— Exercise aim —
Within the data that follows, set down exactly the lines from the one containing "return extrude(across *" through the one containing "cad_parts[node].hide_render = cad_parts[node].hide_viewport", both ends included.

— Dataset content —
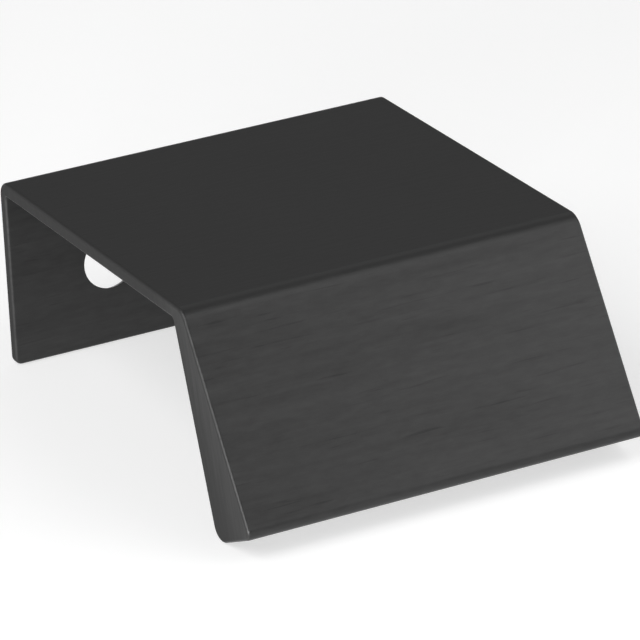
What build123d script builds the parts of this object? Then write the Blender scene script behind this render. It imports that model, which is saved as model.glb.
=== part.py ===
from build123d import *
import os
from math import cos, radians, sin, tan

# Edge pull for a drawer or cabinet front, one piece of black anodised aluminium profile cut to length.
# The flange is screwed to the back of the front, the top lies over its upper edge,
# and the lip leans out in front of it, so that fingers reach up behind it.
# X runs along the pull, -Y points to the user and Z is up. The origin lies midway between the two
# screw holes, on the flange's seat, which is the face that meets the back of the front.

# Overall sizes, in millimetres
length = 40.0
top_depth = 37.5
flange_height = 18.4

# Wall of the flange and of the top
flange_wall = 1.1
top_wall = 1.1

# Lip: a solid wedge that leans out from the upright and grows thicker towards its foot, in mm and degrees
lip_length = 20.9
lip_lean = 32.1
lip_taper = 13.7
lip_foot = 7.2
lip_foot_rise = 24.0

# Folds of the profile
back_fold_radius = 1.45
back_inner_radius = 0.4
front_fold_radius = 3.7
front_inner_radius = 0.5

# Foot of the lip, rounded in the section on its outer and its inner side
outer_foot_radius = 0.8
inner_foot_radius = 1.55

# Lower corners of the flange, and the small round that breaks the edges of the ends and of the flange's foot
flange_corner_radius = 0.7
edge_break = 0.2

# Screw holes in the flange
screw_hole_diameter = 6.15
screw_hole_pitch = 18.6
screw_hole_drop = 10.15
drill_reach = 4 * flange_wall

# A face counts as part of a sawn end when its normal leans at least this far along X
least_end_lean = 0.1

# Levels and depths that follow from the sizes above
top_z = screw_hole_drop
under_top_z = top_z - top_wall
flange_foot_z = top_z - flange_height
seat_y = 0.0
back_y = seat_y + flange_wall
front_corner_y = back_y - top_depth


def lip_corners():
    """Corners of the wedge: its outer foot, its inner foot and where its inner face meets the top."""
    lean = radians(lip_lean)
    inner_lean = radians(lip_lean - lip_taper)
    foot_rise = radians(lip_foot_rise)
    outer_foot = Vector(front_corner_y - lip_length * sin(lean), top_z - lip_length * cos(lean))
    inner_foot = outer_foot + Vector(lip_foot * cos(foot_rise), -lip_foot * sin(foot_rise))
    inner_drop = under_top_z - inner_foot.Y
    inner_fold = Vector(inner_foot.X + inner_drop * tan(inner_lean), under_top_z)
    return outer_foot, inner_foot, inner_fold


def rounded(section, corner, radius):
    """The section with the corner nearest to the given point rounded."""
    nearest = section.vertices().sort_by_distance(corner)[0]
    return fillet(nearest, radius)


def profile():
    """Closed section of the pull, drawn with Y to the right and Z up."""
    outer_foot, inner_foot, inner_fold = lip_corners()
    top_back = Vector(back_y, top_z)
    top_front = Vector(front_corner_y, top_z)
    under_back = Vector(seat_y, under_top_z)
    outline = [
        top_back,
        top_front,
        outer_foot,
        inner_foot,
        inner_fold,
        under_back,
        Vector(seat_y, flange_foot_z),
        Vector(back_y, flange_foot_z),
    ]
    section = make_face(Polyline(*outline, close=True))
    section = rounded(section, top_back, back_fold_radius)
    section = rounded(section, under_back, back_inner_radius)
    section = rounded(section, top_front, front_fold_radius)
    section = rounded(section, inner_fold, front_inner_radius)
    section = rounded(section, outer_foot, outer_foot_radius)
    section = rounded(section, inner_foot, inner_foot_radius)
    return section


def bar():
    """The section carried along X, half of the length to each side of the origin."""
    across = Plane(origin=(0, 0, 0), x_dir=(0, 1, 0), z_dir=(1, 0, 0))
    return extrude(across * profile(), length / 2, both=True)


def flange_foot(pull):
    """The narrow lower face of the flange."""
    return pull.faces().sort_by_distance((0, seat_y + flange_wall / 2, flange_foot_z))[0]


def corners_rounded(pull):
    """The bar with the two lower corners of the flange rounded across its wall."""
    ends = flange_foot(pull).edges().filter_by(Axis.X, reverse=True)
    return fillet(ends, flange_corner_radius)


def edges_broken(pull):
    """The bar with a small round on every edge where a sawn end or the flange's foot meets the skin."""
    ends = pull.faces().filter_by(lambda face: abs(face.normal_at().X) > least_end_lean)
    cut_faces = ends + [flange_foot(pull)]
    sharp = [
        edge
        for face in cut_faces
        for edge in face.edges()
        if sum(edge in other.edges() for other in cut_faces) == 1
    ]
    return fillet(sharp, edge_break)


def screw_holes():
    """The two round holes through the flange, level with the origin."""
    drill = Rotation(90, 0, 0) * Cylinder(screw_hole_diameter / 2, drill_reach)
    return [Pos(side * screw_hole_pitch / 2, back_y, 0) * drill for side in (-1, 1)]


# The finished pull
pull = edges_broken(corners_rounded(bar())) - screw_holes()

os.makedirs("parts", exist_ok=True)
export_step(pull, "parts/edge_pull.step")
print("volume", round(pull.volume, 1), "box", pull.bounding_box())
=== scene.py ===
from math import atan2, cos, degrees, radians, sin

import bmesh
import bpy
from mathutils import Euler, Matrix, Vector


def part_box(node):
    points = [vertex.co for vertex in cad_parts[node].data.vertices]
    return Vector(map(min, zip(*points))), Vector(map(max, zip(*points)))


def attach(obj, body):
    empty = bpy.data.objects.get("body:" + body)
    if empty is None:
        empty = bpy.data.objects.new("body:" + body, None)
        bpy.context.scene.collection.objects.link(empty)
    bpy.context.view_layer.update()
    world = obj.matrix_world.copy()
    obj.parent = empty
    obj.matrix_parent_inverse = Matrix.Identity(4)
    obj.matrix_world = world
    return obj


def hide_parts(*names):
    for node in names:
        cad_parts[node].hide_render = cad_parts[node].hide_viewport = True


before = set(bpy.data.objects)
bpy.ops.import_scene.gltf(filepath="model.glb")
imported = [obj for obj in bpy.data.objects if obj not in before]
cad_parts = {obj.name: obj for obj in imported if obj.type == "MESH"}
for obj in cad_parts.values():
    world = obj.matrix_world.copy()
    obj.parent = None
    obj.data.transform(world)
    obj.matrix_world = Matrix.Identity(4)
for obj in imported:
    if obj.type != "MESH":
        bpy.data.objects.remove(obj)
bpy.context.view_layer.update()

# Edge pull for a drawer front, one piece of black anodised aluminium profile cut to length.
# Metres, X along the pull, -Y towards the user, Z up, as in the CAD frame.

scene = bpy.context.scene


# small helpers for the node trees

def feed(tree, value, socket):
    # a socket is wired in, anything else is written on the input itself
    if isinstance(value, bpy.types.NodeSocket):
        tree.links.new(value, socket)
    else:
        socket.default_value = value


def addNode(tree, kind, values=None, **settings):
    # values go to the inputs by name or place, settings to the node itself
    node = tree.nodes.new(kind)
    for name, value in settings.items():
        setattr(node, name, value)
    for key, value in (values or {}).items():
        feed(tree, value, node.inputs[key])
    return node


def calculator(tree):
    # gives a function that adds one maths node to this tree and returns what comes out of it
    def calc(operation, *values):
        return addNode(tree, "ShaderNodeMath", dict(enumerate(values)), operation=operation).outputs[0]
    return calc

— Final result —
    return extrude(across * profile(), length / 2, both=True)


def flange_foot(pull):
    """The narrow lower face of the flange."""
    return pull.faces().sort_by_distance((0, seat_y + flange_wall / 2, flange_foot_z))[0]


def corners_rounded(pull):
    """The bar with the two lower corners of the flange rounded across its wall."""
    ends = flange_foot(pull).edges().filter_by(Axis.X, reverse=True)
    return fillet(ends, flange_corner_radius)


def edges_broken(pull):
    """The bar with a small round on every edge where a sawn end or the flange's foot meets the skin."""
    ends = pull.faces().filter_by(lambda face: abs(face.normal_at().X) > least_end_lean)
    cut_faces = ends + [flange_foot(pull)]
    sharp = [
        edge
        for face in cut_faces
        for edge in face.edges()
        if sum(edge in other.edges() for other in cut_faces) == 1
    ]
    return fillet(sharp, edge_break)


def screw_holes():
    """The two round holes through the flange, level with the origin."""
    drill = Rotation(90, 0, 0) * Cylinder(screw_hole_diameter / 2, drill_reach)
    return [Pos(side * screw_hole_pitch / 2, back_y, 0) * drill for side in (-1, 1)]


# The finished pull
pull = edges_broken(corners_rounded(bar())) - screw_holes()

os.makedirs("parts", exist_ok=True)
export_step(pull, "parts/edge_pull.step")
print("volume", round(pull.volume, 1), "box", pull.bounding_box())
=== scene.py ===
from math import atan2, cos, degrees, radians, sin

import bmesh
import bpy
from mathutils import Euler, Matrix, Vector


def part_box(node):
    points = [vertex.co for vertex in cad_parts[node].data.vertices]
    return Vector(map(min, zip(*points))), Vector(map(max, zip(*points)))


def attach(obj, body):
    empty = bpy.data.objects.get("body:" + body)
    if empty is None:
        empty = bpy.data.objects.new("body:" + body, None)
        bpy.context.scene.collection.objects.link(empty)
    bpy.context.view_layer.update()
    world = obj.matrix_world.copy()
    obj.parent = empty
    obj.matrix_parent_inverse = Matrix.Identity(4)
    obj.matrix_world = world
    return obj


def hide_parts(*names):
    for node in names:
        cad_parts[node].hide_render = cad_parts[node].hide_viewport = True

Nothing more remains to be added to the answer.